- _Task objective_
Identify the lines bearing the string "caption" and gather them.

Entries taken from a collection
※ ※ ※
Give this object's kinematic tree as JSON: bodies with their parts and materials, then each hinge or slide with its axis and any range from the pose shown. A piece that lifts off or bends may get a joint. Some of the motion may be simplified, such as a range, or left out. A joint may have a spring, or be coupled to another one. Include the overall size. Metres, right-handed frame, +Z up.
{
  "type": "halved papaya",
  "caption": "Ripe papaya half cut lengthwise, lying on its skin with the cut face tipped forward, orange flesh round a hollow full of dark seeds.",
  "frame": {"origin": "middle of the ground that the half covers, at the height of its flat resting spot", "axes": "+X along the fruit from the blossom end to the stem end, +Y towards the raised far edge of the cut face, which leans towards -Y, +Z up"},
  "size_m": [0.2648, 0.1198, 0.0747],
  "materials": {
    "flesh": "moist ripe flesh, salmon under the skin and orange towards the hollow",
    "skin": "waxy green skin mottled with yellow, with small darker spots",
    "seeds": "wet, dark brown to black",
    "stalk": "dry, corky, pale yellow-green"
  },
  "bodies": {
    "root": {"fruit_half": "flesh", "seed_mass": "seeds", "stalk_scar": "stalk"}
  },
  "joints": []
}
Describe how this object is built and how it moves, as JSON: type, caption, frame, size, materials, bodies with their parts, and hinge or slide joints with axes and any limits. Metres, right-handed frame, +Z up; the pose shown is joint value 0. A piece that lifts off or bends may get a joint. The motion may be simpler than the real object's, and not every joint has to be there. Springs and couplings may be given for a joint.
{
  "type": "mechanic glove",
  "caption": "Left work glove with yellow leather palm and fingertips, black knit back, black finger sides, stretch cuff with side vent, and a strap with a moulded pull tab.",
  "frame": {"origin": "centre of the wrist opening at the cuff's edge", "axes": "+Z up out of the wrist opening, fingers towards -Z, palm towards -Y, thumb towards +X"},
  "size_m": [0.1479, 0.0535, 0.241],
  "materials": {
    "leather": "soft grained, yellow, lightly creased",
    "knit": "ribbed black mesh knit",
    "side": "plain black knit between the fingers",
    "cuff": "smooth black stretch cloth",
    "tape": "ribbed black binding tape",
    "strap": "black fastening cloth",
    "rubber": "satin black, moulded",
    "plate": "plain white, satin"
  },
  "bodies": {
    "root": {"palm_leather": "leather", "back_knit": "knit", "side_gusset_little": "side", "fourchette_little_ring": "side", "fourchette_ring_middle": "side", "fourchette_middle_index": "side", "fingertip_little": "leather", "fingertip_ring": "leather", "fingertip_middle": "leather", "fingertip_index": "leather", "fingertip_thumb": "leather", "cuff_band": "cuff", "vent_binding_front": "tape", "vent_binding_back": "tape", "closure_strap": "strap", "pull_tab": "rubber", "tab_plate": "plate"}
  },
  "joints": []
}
※ ※ ※
- _Completed exercise_
  "caption": "Ripe papaya half cut lengthwise, lying on its skin with the cut face tipped forward, orange flesh round a hollow full of dark seeds.",
Describe how this object is built and how it moves, as JSON: type, caption, frame, size, materials, bodies with their parts, and hinge or slide joints with axes and any limits. Metres, right-handed frame, +Z up; the pose shown is joint value 0. A piece that lifts off or bends may get a joint. The motion may be simpler than the real object's, and not every joint has to be there. Springs and couplings may be given for a joint.
  "caption": "Left work glove with yellow leather palm and fingertips, black knit back, black finger sides, stretch cuff with side vent, and a strap with a moulded pull tab.",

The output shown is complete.